▸ **Stated task**
Reproduce the full listing that appears beneath this instruction exactly.

§

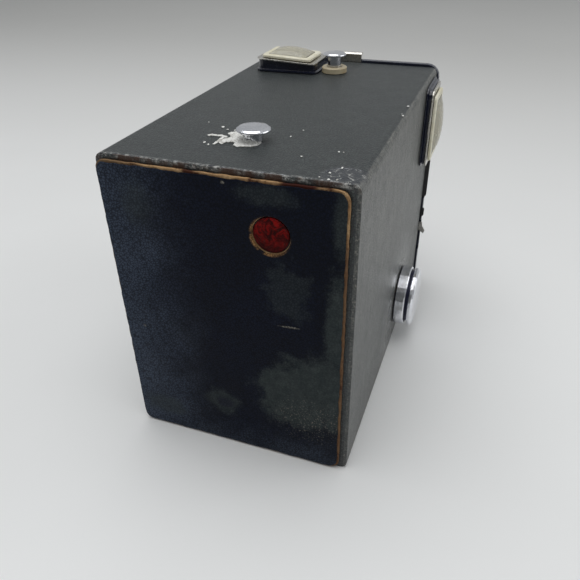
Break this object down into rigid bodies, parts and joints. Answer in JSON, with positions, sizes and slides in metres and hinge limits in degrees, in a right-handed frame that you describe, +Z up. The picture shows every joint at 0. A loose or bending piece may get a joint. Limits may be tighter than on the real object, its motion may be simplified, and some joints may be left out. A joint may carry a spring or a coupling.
{
  "type": "box camera",
  "caption": "Roll-film box camera: leatherette case, red window, two finders, strap studs, winding knob, catch, and a front section with film carrier that slides out.",
  "frame": {"origin": "centre of the case's flat bottom, on the surface it stands on", "axes": "+Z up, +Y from the film towards the lens, +X to the right seen from behind the camera"},
  "size_m": [0.0906, 0.1429, 0.1169],
  "materials": {
    "leatherette": "dark blue-black grained leatherette over board, scuffed and worn",
    "black_enamel": "gloss black enamel on pressed steel",
    "blackened_steel": "matt black japanned steel",
    "chrome": "bright plate, slightly dulled",
    "nickel": "dull nickel plate",
    "brass": "plain turned brass",
    "cream_enamel": "aged cream lacquer",
    "red_celluloid": "dark red translucent celluloid",
    "glass": "clear, slightly yellowed",
    "mirror_glass": "silvered glass",
    "tinned_steel": "dull tinplate",
    "black_wood": "black-stained wood",
    "black_card": "matt black card",
    "spring_steel": "hard drawn wire"
  },
  "bodies": {
    "case": {"case_shell": "leatherette", "rear_panel": "leatherette", "red_window": "red_celluloid", "window_ring": "blackened_steel", "rear_stud": "chrome", "rear_stud_washer": "tinned_steel", "front_stud": "chrome", "front_stud_collar": "cream_enamel", "front_stud_washer": "tinned_steel", "top_finder_hood": "black_enamel", "top_finder_lip": "nickel", "top_finder_frame": "cream_enamel", "top_finder_glass": "glass", "side_finder_hood": "black_enamel", "side_finder_lip": "nickel", "side_finder_frame": "cream_enamel", "side_finder_glass": "glass", "knob_plate": "nickel"},
    "winding_sleeve": {"winding_bush": "brass"},
    "winding_key": {"winding_knob": "chrome", "winding_shaft": "nickel"},
    "front_section": {"front_shell": "black_enamel", "front_plate": "black_enamel", "lens_bezel": "chrome", "lens_window": "glass", "finder_lens_top": "glass", "finder_lens_side": "glass", "latch_pin": "blackened_steel", "lever_pivot": "brass", "lever_spring": "spring_steel", "shutter_board": "tinned_steel", "shutter_pivot": "brass", "lens_board": "black_card", "lens_cell": "brass", "lens_element": "glass", "finder_box_top": "tinned_steel", "finder_box_side": "tinned_steel", "finder_mirror_top": "mirror_glass", "finder_mirror_side": "mirror_glass", "light_cone": "blackened_steel", "film_gate": "blackened_steel", "carrier_side_left": "black_wood", "carrier_side_right": "black_wood", "supply_pin_left": "brass", "supply_pin_right": "brass", "upper_roller_pin": "spring_steel", "lower_roller_pin": "spring_steel", "takeup_pivot": "brass"},
    "latch": {"front_latch": "nickel"},
    "lever": {"release_lever": "nickel"},
    "shutter": {"shutter_disc": "blackened_steel"},
    "time_pull": {"time_slide": "blackened_steel"},
    "closeup": {"closeup_slide": "blackened_steel", "closeup_lens": "glass"},
    "spool": {"takeup_spool": "blackened_steel"},
    "upper_film_roller": {"upper_roller": "nickel"},
    "lower_film_roller": {"lower_roller": "nickel"}
  },
  "joints": [
    {"name": "front_slide", "type": "slide", "parent": "case", "child": "front_section", "axis": [0, 1, 0], "range_m": [0, 0.128]},
    {"name": "latch_tip", "type": "hinge", "parent": "front_section", "child": "latch", "pos_m": [0, 0.0657, 0.1039], "axis": [1, 0, 0], "range_deg": [0, 10], "stiffness_Nm_per_rad": 0.2, "springref_deg": -2.86},
    {"name": "knob_turn", "type": "hinge", "parent": "case", "child": "winding_sleeve", "pos_m": [0.0406, 0.0175, 0.0205], "axis": [1, 0, 0], "continuous": true},
    {"name": "knob_pull", "type": "slide", "parent": "winding_sleeve", "child": "winding_key", "axis": [1, 0, 0], "range_m": [0, 0.008]},
    {"name": "takeup_turn", "type": "hinge", "parent": "front_section", "child": "spool", "pos_m": [0, 0.0175, 0.0205], "axis": [1, 0, 0], "continuous": true},
    {"name": "release_press", "type": "hinge", "parent": "front_section", "child": "lever", "pos_m": [0.022, 0.0665, 0.03], "axis": [0, 1, 0], "range_deg": [0, 18], "stiffness_Nm_per_rad": 0.05, "springref_deg": -8.59},
    {"name": "shutter_turn", "type": "hinge", "parent": "front_section", "child": "shutter", "pos_m": [-0.011, 0.0652, 0.0465], "axis": [0, 1, 0], "range_deg": [0, 91]},
    {"name": "time_pull_out", "type": "slide", "parent": "front_section", "child": "time_pull", "axis": [1, 0, 0], "range_m": [0, 0.004]},
    {"name": "closeup_pull_out", "type": "slide", "parent": "front_section", "child": "closeup", "axis": [1, 0, 0], "range_m": [0, 0.016]},
    {"name": "upper_roller_turn", "type": "hinge", "parent": "front_section", "child": "upper_film_roller", "pos_m": [0, -0.057, 0.1007], "axis": [1, 0, 0], "continuous": true},
    {"name": "lower_roller_turn", "type": "hinge", "parent": "front_section", "child": "lower_film_roller", "pos_m": [0, -0.057, 0.0083], "axis": [1, 0, 0], "continuous": true}
  ],
  "couplings": [
    {"joint": "takeup_turn", "follows": "knob_turn", "ratio": 1},
    {"joint": "shutter_turn", "follows": "release_press", "ratio": 5}
  ]
}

§

▸ **Completed task**
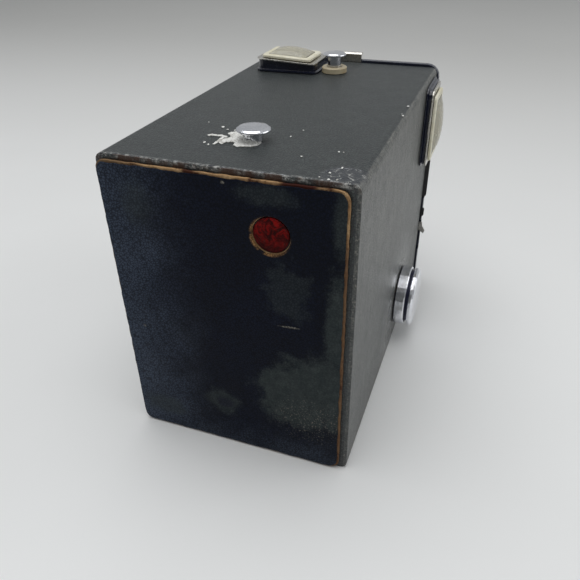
Break this object down into rigid bodies, parts and joints. Answer in JSON, with positions, sizes and slides in metres and hinge limits in degrees, in a right-handed frame that you describe, +Z up. The picture shows every joint at 0. A loose or bending piece may get a joint. Limits may be tighter than on the real object, its motion may be simplified, and some joints may be left out. A joint may carry a spring or a coupling.
{
  "type": "box camera",
  "caption": "Roll-film box camera: leatherette case, red window, two finders, strap studs, winding knob, catch, and a front section with film carrier that slides out.",
  "frame": {"origin": "centre of the case's flat bottom, on the surface it stands on", "axes": "+Z up, +Y from the film towards the lens, +X to the right seen from behind the camera"},
  "size_m": [0.0906, 0.1429, 0.1169],
  "materials": {
    "leatherette": "dark blue-black grained leatherette over board, scuffed and worn",
    "black_enamel": "gloss black enamel on pressed steel",
    "blackened_steel": "matt black japanned steel",
    "chrome": "bright plate, slightly dulled",
    "nickel": "dull nickel plate",
    "brass": "plain turned brass",
    "cream_enamel": "aged cream lacquer",
    "red_celluloid": "dark red translucent celluloid",
    "glass": "clear, slightly yellowed",
    "mirror_glass": "silvered glass",
    "tinned_steel": "dull tinplate",
    "black_wood": "black-stained wood",
    "black_card": "matt black card",
    "spring_steel": "hard drawn wire"
  },
  "bodies": {
    "case": {"case_shell": "leatherette", "rear_panel": "leatherette", "red_window": "red_celluloid", "window_ring": "blackened_steel", "rear_stud": "chrome", "rear_stud_washer": "tinned_steel", "front_stud": "chrome", "front_stud_collar": "cream_enamel", "front_stud_washer": "tinned_steel", "top_finder_hood": "black_enamel", "top_finder_lip": "nickel", "top_finder_frame": "cream_enamel", "top_finder_glass": "glass", "side_finder_hood": "black_enamel", "side_finder_lip": "nickel", "side_finder_frame": "cream_enamel", "side_finder_glass": "glass", "knob_plate": "nickel"},
    "winding_sleeve": {"winding_bush": "brass"},
    "winding_key": {"winding_knob": "chrome", "winding_shaft": "nickel"},
    "front_section": {"front_shell": "black_enamel", "front_plate": "black_enamel", "lens_bezel": "chrome", "lens_window": "glass", "finder_lens_top": "glass", "finder_lens_side": "glass", "latch_pin": "blackened_steel", "lever_pivot": "brass", "lever_spring": "spring_steel", "shutter_board": "tinned_steel", "shutter_pivot": "brass", "lens_board": "black_card", "lens_cell": "brass", "lens_element": "glass", "finder_box_top": "tinned_steel", "finder_box_side": "tinned_steel", "finder_mirror_top": "mirror_glass", "finder_mirror_side": "mirror_glass", "light_cone": "blackened_steel", "film_gate": "blackened_steel", "carrier_side_left": "black_wood", "carrier_side_right": "black_wood", "supply_pin_left": "brass", "supply_pin_right": "brass", "upper_roller_pin": "spring_steel", "lower_roller_pin": "spring_steel", "takeup_pivot": "brass"},
    "latch": {"front_latch": "nickel"},
    "lever": {"release_lever": "nickel"},
    "shutter": {"shutter_disc": "blackened_steel"},
    "time_pull": {"time_slide": "blackened_steel"},
    "closeup": {"closeup_slide": "blackened_steel", "closeup_lens": "glass"},
    "spool": {"takeup_spool": "blackened_steel"},
    "upper_film_roller": {"upper_roller": "nickel"},
    "lower_film_roller": {"lower_roller": "nickel"}
  },
  "joints": [
    {"name": "front_slide", "type": "slide", "parent": "case", "child": "front_section", "axis": [0, 1, 0], "range_m": [0, 0.128]},
    {"name": "latch_tip", "type": "hinge", "parent": "front_section", "child": "latch", "pos_m": [0, 0.0657, 0.1039], "axis": [1, 0, 0], "range_deg": [0, 10], "stiffness_Nm_per_rad": 0.2, "springref_deg": -2.86},
    {"name": "knob_turn", "type": "hinge", "parent": "case", "child": "winding_sleeve", "pos_m": [0.0406, 0.0175, 0.0205], "axis": [1, 0, 0], "continuous": true},
    {"name": "knob_pull", "type": "slide", "parent": "winding_sleeve", "child": "winding_key", "axis": [1, 0, 0], "range_m": [0, 0.008]},
    {"name": "takeup_turn", "type": "hinge", "parent": "front_section", "child": "spool", "pos_m": [0, 0.0175, 0.0205], "axis": [1, 0, 0], "continuous": true},
    {"name": "release_press", "type": "hinge", "parent": "front_section", "child": "lever", "pos_m": [0.022, 0.0665, 0.03], "axis": [0, 1, 0], "range_deg": [0, 18], "stiffness_Nm_per_rad": 0.05, "springref_deg": -8.59},
    {"name": "shutter_turn", "type": "hinge", "parent": "front_section", "child": "shutter", "pos_m": [-0.011, 0.0652, 0.0465], "axis": [0, 1, 0], "range_deg": [0, 91]},
    {"name": "time_pull_out", "type": "slide", "parent": "front_section", "child": "time_pull", "axis": [1, 0, 0], "range_m": [0, 0.004]},
    {"name": "closeup_pull_out", "type": "slide", "parent": "front_section", "child": "closeup", "axis": [1, 0, 0], "range_m": [0, 0.016]},
    {"name": "upper_roller_turn", "type": "hinge", "parent": "front_section", "child": "upper_film_roller", "pos_m": [0, -0.057, 0.1007], "axis": [1, 0, 0], "continuous": true},
    {"name": "lower_roller_turn", "type": "hinge", "parent": "front_section", "child": "lower_film_roller", "pos_m": [0, -0.057, 0.0083], "axis": [1, 0, 0], "continuous": true}
  ],
  "couplings": [
    {"joint": "takeup_turn", "follows": "knob_turn", "ratio": 1},
    {"joint": "shutter_turn", "follows": "release_press", "ratio": 5}
  ]
}